Print each line of the listing once more, precisely as given.
▬▬▬▬▬▬▬▬▬▬
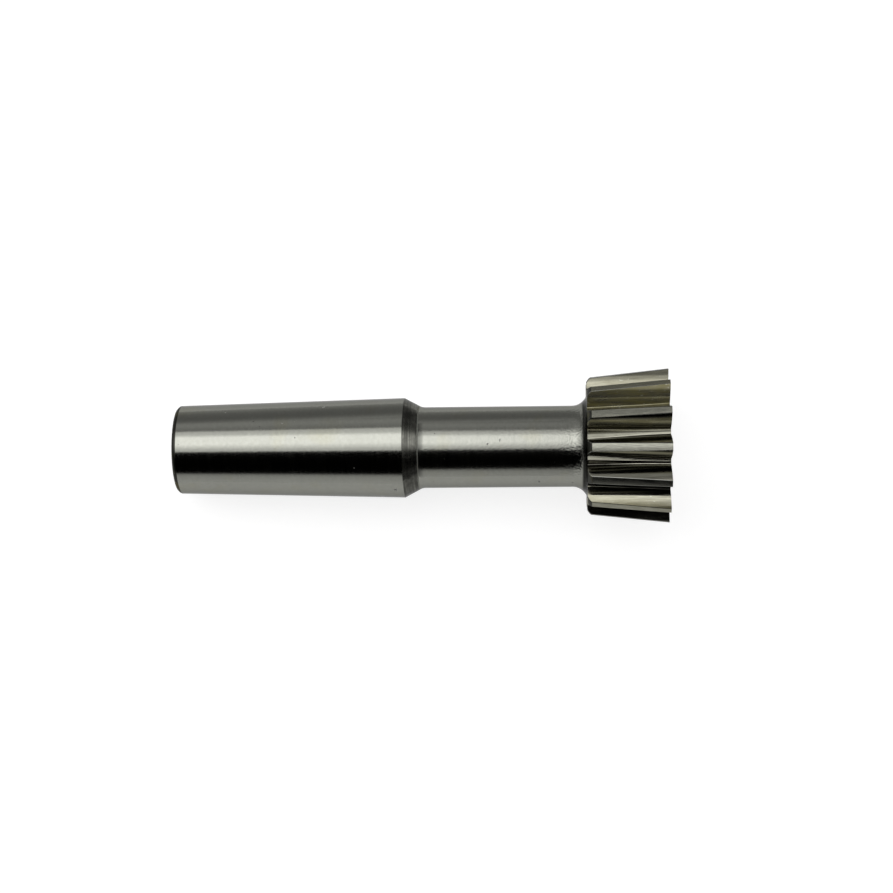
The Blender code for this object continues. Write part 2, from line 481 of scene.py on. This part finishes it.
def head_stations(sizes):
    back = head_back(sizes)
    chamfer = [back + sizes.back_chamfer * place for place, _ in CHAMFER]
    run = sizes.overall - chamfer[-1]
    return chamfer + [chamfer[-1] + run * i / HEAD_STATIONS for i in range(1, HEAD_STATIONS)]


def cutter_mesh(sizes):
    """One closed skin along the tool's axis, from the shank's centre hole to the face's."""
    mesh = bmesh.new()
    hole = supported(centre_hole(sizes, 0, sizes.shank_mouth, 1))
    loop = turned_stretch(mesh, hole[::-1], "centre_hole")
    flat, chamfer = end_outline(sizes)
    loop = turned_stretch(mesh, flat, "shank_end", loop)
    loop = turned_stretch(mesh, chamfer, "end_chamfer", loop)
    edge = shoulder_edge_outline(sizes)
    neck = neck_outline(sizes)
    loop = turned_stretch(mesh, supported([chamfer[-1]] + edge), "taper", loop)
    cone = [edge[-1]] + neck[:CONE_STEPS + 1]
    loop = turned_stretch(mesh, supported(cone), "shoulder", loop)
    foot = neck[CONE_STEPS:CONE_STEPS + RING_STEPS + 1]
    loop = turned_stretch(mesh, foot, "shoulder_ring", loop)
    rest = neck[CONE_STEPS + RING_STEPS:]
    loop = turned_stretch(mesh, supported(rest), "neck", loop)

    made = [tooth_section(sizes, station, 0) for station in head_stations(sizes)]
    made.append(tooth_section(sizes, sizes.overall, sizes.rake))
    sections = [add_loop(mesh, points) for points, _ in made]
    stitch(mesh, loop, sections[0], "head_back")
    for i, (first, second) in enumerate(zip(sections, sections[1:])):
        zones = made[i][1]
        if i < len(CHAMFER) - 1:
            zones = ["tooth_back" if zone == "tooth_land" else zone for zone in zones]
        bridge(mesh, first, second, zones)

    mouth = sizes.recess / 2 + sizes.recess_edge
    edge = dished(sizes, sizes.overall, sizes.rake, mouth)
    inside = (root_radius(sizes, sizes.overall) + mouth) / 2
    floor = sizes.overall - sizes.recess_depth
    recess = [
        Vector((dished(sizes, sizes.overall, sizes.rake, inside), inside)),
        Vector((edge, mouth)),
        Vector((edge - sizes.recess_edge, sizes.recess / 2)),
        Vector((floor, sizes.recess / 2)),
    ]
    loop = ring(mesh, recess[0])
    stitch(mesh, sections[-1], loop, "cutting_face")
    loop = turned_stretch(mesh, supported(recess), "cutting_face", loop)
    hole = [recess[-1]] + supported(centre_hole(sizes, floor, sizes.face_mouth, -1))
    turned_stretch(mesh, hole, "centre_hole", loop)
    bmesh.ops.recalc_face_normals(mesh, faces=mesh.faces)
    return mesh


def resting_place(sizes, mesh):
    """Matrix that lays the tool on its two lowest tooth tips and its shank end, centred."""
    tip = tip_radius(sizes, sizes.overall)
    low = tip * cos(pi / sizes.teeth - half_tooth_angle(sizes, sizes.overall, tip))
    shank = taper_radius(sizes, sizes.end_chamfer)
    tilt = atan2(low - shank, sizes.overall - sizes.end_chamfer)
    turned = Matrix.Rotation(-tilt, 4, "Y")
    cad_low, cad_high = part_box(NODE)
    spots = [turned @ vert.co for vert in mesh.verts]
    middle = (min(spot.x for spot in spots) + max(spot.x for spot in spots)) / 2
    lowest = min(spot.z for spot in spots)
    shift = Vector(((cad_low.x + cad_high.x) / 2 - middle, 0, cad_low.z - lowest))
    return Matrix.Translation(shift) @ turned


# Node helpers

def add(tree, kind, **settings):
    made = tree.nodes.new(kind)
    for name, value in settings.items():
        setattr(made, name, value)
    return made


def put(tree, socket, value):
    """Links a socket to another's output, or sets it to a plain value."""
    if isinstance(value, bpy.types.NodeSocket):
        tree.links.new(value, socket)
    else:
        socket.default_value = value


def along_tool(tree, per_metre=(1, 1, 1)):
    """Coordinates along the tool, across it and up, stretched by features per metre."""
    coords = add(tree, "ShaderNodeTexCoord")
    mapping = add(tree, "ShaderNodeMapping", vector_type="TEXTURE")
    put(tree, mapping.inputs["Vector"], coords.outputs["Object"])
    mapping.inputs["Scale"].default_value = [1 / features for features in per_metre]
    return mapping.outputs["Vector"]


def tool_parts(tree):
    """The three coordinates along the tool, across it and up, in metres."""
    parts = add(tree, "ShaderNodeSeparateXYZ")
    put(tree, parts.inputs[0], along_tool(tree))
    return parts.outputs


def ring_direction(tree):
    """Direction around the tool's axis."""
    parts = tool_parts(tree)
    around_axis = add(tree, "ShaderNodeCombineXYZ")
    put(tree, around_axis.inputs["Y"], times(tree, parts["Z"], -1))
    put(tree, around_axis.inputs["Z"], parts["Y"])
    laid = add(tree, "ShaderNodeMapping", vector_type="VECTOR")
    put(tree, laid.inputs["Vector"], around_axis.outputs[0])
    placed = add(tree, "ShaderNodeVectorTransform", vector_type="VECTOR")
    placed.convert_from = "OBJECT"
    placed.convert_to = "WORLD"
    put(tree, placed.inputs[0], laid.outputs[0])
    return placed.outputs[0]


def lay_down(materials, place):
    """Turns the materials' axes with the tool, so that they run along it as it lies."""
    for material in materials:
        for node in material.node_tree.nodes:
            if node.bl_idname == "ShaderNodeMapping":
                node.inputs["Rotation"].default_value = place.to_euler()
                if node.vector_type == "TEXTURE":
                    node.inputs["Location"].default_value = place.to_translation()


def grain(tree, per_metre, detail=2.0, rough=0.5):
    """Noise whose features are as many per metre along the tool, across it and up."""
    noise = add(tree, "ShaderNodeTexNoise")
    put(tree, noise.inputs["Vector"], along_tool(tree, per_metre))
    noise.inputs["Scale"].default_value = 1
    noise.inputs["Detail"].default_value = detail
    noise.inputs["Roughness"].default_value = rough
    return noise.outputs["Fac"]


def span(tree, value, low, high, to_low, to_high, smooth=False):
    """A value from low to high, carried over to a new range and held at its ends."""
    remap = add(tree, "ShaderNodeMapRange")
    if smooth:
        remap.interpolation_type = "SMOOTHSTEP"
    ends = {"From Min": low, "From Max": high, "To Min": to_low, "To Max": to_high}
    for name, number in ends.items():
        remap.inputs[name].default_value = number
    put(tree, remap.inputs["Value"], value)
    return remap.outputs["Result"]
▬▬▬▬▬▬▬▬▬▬
## Correct response
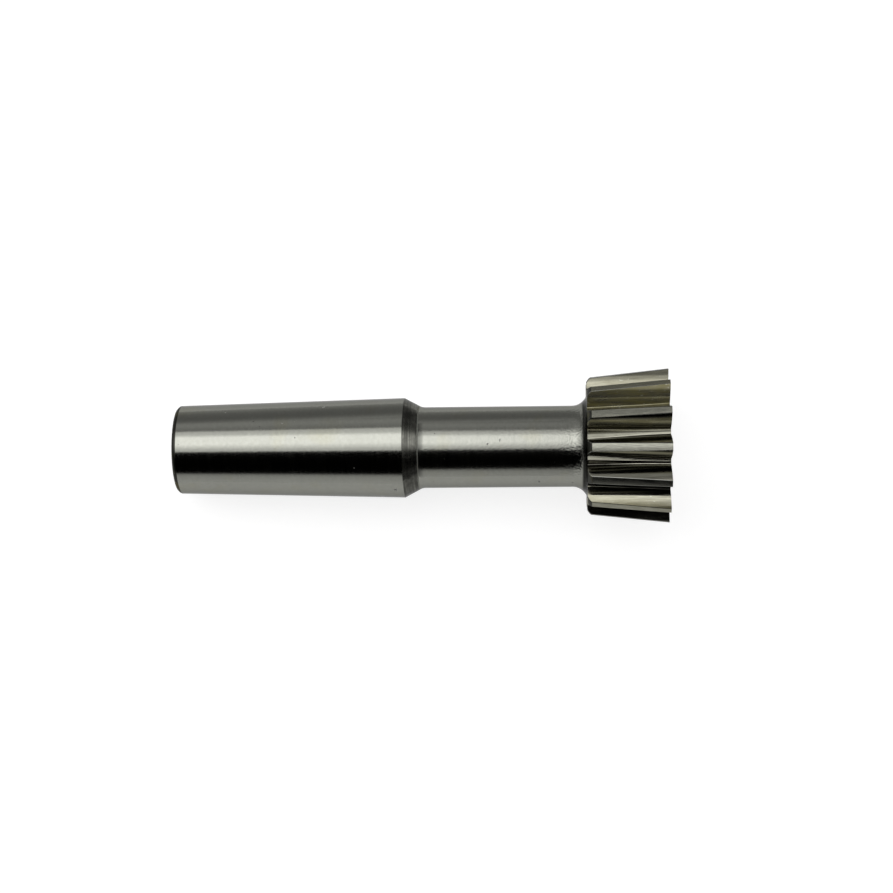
The Blender code for this object continues. Write part 2, from line 481 of scene.py on. This part finishes it.
def head_stations(sizes):
    back = head_back(sizes)
    chamfer = [back + sizes.back_chamfer * place for place, _ in CHAMFER]
    run = sizes.overall - chamfer[-1]
    return chamfer + [chamfer[-1] + run * i / HEAD_STATIONS for i in range(1, HEAD_STATIONS)]


def cutter_mesh(sizes):
    """One closed skin along the tool's axis, from the shank's centre hole to the face's."""
    mesh = bmesh.new()
    hole = supported(centre_hole(sizes, 0, sizes.shank_mouth, 1))
    loop = turned_stretch(mesh, hole[::-1], "centre_hole")
    flat, chamfer = end_outline(sizes)
    loop = turned_stretch(mesh, flat, "shank_end", loop)
    loop = turned_stretch(mesh, chamfer, "end_chamfer", loop)
    edge = shoulder_edge_outline(sizes)
    neck = neck_outline(sizes)
    loop = turned_stretch(mesh, supported([chamfer[-1]] + edge), "taper", loop)
    cone = [edge[-1]] + neck[:CONE_STEPS + 1]
    loop = turned_stretch(mesh, supported(cone), "shoulder", loop)
    foot = neck[CONE_STEPS:CONE_STEPS + RING_STEPS + 1]
    loop = turned_stretch(mesh, foot, "shoulder_ring", loop)
    rest = neck[CONE_STEPS + RING_STEPS:]
    loop = turned_stretch(mesh, supported(rest), "neck", loop)

    made = [tooth_section(sizes, station, 0) for station in head_stations(sizes)]
    made.append(tooth_section(sizes, sizes.overall, sizes.rake))
    sections = [add_loop(mesh, points) for points, _ in made]
    stitch(mesh, loop, sections[0], "head_back")
    for i, (first, second) in enumerate(zip(sections, sections[1:])):
        zones = made[i][1]
        if i < len(CHAMFER) - 1:
            zones = ["tooth_back" if zone == "tooth_land" else zone for zone in zones]
        bridge(mesh, first, second, zones)

    mouth = sizes.recess / 2 + sizes.recess_edge
    edge = dished(sizes, sizes.overall, sizes.rake, mouth)
    inside = (root_radius(sizes, sizes.overall) + mouth) / 2
    floor = sizes.overall - sizes.recess_depth
    recess = [
        Vector((dished(sizes, sizes.overall, sizes.rake, inside), inside)),
        Vector((edge, mouth)),
        Vector((edge - sizes.recess_edge, sizes.recess / 2)),
        Vector((floor, sizes.recess / 2)),
    ]
    loop = ring(mesh, recess[0])
    stitch(mesh, sections[-1], loop, "cutting_face")
    loop = turned_stretch(mesh, supported(recess), "cutting_face", loop)
    hole = [recess[-1]] + supported(centre_hole(sizes, floor, sizes.face_mouth, -1))
    turned_stretch(mesh, hole, "centre_hole", loop)
    bmesh.ops.recalc_face_normals(mesh, faces=mesh.faces)
    return mesh


def resting_place(sizes, mesh):
    """Matrix that lays the tool on its two lowest tooth tips and its shank end, centred."""
    tip = tip_radius(sizes, sizes.overall)
    low = tip * cos(pi / sizes.teeth - half_tooth_angle(sizes, sizes.overall, tip))
    shank = taper_radius(sizes, sizes.end_chamfer)
    tilt = atan2(low - shank, sizes.overall - sizes.end_chamfer)
    turned = Matrix.Rotation(-tilt, 4, "Y")
    cad_low, cad_high = part_box(NODE)
    spots = [turned @ vert.co for vert in mesh.verts]
    middle = (min(spot.x for spot in spots) + max(spot.x for spot in spots)) / 2
    lowest = min(spot.z for spot in spots)
    shift = Vector(((cad_low.x + cad_high.x) / 2 - middle, 0, cad_low.z - lowest))
    return Matrix.Translation(shift) @ turned


# Node helpers

def add(tree, kind, **settings):
    made = tree.nodes.new(kind)
    for name, value in settings.items():
        setattr(made, name, value)
    return made


def put(tree, socket, value):
    """Links a socket to another's output, or sets it to a plain value."""
    if isinstance(value, bpy.types.NodeSocket):
        tree.links.new(value, socket)
    else:
        socket.default_value = value


def along_tool(tree, per_metre=(1, 1, 1)):
    """Coordinates along the tool, across it and up, stretched by features per metre."""
    coords = add(tree, "ShaderNodeTexCoord")
    mapping = add(tree, "ShaderNodeMapping", vector_type="TEXTURE")
    put(tree, mapping.inputs["Vector"], coords.outputs["Object"])
    mapping.inputs["Scale"].default_value = [1 / features for features in per_metre]
    return mapping.outputs["Vector"]


def tool_parts(tree):
    """The three coordinates along the tool, across it and up, in metres."""
    parts = add(tree, "ShaderNodeSeparateXYZ")
    put(tree, parts.inputs[0], along_tool(tree))
    return parts.outputs


def ring_direction(tree):
    """Direction around the tool's axis."""
    parts = tool_parts(tree)
    around_axis = add(tree, "ShaderNodeCombineXYZ")
    put(tree, around_axis.inputs["Y"], times(tree, parts["Z"], -1))
    put(tree, around_axis.inputs["Z"], parts["Y"])
    laid = add(tree, "ShaderNodeMapping", vector_type="VECTOR")
    put(tree, laid.inputs["Vector"], around_axis.outputs[0])
    placed = add(tree, "ShaderNodeVectorTransform", vector_type="VECTOR")
    placed.convert_from = "OBJECT"
    placed.convert_to = "WORLD"
    put(tree, placed.inputs[0], laid.outputs[0])
    return placed.outputs[0]


def lay_down(materials, place):
    """Turns the materials' axes with the tool, so that they run along it as it lies."""
    for material in materials:
        for node in material.node_tree.nodes:
            if node.bl_idname == "ShaderNodeMapping":
                node.inputs["Rotation"].default_value = place.to_euler()
                if node.vector_type == "TEXTURE":
                    node.inputs["Location"].default_value = place.to_translation()


def grain(tree, per_metre, detail=2.0, rough=0.5):
    """Noise whose features are as many per metre along the tool, across it and up."""
    noise = add(tree, "ShaderNodeTexNoise")
    put(tree, noise.inputs["Vector"], along_tool(tree, per_metre))
    noise.inputs["Scale"].default_value = 1
    noise.inputs["Detail"].default_value = detail
    noise.inputs["Roughness"].default_value = rough
    return noise.outputs["Fac"]


def span(tree, value, low, high, to_low, to_high, smooth=False):
    """A value from low to high, carried over to a new range and held at its ends."""
    remap = add(tree, "ShaderNodeMapRange")
    if smooth:
        remap.interpolation_type = "SMOOTHSTEP"
    ends = {"From Min": low, "From Max": high, "To Min": to_low, "To Max": to_high}
    for name, number in ends.items():
        remap.inputs[name].default_value = number
    put(tree, remap.inputs["Value"], value)
    return remap.outputs["Result"]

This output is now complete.